WORK REQUIRED
Of the material below, the lines to be retyped are those from the line containing "imported = [obj" through the line containing "# ---------- sizes", inclusive; reproduce them exactly.

-------- DATASET

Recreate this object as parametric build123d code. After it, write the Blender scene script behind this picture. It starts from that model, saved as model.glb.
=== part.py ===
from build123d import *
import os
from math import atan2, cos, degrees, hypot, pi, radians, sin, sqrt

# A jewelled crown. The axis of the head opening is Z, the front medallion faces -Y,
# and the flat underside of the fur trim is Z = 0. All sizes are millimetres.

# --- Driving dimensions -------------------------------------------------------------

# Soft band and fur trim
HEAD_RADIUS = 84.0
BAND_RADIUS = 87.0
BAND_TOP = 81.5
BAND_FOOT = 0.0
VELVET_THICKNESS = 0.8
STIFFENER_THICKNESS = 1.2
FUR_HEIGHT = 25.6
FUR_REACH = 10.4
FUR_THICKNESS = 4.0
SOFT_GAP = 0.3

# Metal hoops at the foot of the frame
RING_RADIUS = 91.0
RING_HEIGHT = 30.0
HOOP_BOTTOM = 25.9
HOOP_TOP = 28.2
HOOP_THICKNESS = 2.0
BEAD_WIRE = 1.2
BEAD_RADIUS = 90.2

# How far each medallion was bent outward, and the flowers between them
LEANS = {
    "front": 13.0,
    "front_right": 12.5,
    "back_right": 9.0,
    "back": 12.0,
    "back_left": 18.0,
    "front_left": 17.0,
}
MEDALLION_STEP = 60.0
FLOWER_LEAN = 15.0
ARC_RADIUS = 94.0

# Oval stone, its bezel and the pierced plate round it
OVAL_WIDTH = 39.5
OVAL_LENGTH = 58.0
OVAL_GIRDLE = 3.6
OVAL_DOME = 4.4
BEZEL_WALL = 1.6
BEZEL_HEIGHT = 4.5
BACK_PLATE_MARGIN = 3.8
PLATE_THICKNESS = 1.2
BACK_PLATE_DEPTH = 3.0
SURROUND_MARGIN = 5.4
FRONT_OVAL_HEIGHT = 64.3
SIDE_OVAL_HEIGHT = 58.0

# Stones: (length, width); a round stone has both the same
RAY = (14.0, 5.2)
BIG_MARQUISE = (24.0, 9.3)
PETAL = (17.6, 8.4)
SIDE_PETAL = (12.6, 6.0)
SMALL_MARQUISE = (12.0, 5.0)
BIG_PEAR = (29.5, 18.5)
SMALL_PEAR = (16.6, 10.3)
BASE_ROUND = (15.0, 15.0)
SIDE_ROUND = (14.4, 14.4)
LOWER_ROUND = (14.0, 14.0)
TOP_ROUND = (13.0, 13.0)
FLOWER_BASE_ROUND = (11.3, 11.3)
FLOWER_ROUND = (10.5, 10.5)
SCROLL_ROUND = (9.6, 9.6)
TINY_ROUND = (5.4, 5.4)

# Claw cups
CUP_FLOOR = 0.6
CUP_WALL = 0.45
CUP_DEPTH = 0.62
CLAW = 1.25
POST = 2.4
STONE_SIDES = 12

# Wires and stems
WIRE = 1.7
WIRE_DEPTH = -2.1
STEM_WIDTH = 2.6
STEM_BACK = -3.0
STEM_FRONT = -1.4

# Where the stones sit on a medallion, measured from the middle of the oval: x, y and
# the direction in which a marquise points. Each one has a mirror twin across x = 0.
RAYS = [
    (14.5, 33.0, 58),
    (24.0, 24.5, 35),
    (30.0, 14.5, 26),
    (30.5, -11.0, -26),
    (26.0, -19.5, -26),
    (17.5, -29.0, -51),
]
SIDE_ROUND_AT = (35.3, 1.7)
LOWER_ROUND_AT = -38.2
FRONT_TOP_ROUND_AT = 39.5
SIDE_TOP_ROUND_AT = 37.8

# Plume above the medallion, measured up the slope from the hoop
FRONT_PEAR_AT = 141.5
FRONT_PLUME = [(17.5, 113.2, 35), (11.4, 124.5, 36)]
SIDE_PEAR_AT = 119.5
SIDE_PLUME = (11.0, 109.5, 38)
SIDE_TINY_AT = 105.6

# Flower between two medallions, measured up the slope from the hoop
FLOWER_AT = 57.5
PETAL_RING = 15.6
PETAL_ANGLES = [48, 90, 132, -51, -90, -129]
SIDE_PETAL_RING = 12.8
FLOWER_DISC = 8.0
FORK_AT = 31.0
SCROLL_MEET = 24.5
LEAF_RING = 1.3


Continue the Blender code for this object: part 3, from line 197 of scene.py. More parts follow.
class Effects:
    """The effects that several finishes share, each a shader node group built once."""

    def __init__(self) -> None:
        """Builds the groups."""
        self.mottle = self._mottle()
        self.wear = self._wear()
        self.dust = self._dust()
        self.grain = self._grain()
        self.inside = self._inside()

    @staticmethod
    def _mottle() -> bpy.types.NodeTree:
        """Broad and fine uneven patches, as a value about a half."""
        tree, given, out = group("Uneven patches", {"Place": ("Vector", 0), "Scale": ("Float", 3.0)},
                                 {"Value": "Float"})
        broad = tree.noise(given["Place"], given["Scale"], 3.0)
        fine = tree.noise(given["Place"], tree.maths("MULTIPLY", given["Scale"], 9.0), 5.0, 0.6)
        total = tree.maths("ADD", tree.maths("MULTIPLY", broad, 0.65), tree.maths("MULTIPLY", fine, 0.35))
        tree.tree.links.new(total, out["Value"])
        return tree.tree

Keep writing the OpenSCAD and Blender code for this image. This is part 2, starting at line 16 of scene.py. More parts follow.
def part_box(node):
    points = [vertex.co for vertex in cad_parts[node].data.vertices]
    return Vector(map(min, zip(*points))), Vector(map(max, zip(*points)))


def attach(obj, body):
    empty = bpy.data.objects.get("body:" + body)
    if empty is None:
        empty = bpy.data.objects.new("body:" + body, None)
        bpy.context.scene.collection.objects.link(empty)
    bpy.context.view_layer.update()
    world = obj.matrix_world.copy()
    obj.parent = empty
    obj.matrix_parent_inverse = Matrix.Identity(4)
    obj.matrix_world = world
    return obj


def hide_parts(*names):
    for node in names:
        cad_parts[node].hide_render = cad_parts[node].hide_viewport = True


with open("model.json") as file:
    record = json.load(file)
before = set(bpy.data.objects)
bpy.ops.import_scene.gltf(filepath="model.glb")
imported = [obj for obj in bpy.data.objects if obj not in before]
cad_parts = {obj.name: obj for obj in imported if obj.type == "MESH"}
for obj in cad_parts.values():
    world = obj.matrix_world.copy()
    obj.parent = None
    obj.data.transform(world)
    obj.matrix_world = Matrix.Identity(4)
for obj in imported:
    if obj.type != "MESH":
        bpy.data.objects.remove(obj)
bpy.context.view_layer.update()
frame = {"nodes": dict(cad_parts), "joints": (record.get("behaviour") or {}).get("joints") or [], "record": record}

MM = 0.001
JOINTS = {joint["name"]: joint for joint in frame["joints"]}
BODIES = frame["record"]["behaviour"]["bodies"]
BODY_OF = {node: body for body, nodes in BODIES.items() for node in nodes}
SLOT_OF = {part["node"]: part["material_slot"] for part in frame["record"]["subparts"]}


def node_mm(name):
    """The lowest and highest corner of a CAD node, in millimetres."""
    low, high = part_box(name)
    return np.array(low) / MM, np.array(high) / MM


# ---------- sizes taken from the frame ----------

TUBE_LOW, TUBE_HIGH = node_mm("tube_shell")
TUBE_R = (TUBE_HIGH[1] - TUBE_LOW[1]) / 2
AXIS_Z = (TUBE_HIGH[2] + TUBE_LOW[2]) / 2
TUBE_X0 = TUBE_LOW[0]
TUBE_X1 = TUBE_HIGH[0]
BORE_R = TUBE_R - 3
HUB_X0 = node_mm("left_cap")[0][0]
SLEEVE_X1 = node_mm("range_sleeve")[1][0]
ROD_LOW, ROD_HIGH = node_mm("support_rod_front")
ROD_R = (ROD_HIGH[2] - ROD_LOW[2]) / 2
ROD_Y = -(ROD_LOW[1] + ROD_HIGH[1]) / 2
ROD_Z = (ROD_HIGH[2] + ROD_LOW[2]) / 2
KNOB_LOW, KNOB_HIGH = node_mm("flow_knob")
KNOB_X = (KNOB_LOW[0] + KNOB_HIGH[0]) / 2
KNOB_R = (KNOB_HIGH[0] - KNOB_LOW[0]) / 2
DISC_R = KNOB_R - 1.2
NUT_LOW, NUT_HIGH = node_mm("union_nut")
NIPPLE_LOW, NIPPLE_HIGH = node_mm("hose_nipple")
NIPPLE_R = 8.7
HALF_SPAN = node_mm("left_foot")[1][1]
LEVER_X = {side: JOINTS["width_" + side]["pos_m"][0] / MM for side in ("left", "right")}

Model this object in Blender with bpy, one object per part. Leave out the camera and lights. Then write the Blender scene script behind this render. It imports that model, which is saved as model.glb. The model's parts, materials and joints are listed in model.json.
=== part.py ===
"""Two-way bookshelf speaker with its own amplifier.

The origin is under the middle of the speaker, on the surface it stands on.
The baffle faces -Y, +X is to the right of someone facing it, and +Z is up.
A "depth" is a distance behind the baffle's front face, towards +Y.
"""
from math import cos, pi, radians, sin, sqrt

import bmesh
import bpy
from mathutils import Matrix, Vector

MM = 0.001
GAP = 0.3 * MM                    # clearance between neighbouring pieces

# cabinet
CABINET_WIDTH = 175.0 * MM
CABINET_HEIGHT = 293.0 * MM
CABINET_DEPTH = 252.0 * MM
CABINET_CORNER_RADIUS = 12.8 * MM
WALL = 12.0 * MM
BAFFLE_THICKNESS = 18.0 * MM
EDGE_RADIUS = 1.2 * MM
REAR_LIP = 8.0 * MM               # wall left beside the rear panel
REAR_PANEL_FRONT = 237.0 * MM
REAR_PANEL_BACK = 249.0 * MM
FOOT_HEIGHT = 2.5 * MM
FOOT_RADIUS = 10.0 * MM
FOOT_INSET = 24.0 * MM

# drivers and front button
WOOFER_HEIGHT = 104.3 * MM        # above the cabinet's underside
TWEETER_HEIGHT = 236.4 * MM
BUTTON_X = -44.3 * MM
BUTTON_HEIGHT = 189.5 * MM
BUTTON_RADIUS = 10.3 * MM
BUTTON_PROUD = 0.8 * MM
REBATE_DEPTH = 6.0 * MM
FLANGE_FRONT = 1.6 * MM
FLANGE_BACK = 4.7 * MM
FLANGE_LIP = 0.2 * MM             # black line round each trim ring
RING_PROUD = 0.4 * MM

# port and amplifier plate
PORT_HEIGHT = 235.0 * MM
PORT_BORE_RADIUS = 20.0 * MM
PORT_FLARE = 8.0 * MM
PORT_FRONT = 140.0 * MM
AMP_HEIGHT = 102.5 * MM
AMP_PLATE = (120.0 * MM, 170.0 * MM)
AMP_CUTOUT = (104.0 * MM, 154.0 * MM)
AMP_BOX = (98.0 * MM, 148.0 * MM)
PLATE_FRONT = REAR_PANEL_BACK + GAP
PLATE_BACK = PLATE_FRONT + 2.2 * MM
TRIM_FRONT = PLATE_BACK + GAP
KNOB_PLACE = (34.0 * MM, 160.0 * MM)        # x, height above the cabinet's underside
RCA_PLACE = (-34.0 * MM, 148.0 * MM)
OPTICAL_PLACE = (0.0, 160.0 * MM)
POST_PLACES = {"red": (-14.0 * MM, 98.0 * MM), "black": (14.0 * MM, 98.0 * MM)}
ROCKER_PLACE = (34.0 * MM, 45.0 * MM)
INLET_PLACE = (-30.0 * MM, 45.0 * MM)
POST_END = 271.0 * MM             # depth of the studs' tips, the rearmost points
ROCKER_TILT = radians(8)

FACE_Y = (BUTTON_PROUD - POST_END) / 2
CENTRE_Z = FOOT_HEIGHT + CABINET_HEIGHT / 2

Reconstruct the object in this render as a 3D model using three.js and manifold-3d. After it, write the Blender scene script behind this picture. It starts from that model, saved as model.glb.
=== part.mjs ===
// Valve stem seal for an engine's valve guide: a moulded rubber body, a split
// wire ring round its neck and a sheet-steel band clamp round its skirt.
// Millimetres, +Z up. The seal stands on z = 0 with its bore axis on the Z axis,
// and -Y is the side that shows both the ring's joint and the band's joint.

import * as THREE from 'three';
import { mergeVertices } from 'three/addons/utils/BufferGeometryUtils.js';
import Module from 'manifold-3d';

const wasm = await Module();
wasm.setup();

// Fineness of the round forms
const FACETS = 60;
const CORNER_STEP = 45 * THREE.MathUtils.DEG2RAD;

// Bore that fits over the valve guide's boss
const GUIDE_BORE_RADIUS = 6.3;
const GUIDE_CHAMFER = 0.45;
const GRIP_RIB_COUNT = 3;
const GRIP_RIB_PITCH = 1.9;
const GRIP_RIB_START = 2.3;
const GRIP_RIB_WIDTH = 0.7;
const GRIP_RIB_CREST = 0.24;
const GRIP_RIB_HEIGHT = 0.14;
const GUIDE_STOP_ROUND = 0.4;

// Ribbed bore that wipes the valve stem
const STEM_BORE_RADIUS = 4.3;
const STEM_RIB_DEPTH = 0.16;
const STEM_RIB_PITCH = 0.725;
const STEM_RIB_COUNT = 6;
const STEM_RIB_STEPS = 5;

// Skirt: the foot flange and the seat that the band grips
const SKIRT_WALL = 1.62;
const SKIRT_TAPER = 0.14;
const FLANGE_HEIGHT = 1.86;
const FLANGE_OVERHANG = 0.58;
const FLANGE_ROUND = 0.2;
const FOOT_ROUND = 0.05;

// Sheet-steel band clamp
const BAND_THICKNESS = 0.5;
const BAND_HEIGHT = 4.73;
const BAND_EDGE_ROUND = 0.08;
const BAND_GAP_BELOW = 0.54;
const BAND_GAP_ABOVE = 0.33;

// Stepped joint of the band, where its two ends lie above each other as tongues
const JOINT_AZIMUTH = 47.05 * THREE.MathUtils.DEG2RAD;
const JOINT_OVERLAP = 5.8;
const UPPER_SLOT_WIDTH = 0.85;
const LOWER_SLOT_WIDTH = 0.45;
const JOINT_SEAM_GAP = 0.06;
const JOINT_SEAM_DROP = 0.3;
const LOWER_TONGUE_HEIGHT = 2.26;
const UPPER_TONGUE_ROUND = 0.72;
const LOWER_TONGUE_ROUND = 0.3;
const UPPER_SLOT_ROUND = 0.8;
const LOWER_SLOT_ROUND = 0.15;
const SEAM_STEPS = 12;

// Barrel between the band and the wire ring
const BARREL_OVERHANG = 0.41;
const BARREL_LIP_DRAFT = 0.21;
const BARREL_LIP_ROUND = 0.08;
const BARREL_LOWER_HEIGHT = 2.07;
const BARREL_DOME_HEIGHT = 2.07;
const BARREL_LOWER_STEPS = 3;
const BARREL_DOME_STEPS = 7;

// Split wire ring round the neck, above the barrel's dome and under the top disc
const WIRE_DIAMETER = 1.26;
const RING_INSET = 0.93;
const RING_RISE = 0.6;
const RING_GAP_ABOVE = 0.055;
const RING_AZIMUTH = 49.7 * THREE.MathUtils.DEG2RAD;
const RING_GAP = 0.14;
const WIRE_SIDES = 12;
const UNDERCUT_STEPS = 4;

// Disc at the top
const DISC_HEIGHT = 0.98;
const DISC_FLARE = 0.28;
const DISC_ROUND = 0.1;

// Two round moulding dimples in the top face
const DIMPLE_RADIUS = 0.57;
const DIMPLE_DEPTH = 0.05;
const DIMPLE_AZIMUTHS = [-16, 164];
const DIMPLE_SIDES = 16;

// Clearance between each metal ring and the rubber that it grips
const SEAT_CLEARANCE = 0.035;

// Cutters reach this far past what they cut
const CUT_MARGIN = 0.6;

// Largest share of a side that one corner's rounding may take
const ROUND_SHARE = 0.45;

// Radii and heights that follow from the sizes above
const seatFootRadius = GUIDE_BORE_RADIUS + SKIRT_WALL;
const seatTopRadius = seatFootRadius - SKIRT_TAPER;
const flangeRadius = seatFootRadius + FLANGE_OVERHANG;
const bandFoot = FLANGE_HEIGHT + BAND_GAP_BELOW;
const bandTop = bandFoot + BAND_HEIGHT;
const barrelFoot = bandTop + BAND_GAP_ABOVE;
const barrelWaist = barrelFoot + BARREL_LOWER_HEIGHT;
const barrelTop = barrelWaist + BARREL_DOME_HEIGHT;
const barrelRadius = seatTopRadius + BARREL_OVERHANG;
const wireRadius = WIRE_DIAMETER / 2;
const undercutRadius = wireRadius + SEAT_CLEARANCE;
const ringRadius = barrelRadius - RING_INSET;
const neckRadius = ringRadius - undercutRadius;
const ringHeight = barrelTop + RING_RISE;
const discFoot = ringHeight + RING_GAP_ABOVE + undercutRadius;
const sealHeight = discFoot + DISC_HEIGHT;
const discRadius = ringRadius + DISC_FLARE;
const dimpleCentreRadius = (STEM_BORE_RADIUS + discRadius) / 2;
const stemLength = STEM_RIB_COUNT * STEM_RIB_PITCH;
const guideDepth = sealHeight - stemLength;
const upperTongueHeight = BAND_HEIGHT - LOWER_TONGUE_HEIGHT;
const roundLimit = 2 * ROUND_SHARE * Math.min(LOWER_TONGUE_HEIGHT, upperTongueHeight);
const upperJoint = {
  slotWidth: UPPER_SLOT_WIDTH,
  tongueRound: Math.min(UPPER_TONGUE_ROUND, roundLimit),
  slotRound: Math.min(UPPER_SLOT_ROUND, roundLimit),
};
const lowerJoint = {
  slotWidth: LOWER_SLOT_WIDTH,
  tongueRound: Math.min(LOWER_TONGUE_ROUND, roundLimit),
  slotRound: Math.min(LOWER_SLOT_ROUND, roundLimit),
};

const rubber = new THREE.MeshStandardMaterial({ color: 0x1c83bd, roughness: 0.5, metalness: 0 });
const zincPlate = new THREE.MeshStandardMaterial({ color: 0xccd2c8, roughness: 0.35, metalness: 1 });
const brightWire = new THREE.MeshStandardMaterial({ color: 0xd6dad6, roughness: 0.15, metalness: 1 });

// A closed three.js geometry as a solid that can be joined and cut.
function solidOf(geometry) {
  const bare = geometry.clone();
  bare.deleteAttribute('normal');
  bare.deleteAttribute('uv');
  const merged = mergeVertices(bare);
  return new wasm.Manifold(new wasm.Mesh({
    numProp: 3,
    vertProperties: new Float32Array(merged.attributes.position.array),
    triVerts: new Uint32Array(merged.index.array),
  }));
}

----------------

EXERCISE RESULT
imported = [obj for obj in bpy.data.objects if obj not in before]
cad_parts = {obj.name: obj for obj in imported if obj.type == "MESH"}
for obj in cad_parts.values():
    world = obj.matrix_world.copy()
    obj.parent = None
    obj.data.transform(world)
    obj.matrix_world = Matrix.Identity(4)
for obj in imported:
    if obj.type != "MESH":
        bpy.data.objects.remove(obj)
bpy.context.view_layer.update()
frame = {"nodes": dict(cad_parts), "joints": (record.get("behaviour") or {}).get("joints") or [], "record": record}

MM = 0.001
JOINTS = {joint["name"]: joint for joint in frame["joints"]}
BODIES = frame["record"]["behaviour"]["bodies"]
BODY_OF = {node: body for body, nodes in BODIES.items() for node in nodes}
SLOT_OF = {part["node"]: part["material_slot"] for part in frame["record"]["subparts"]}


def node_mm(name):
    """The lowest and highest corner of a CAD node, in millimetres."""
    low, high = part_box(name)
    return np.array(low) / MM, np.array(high) / MM


# ---------- sizes taken from the frame ----------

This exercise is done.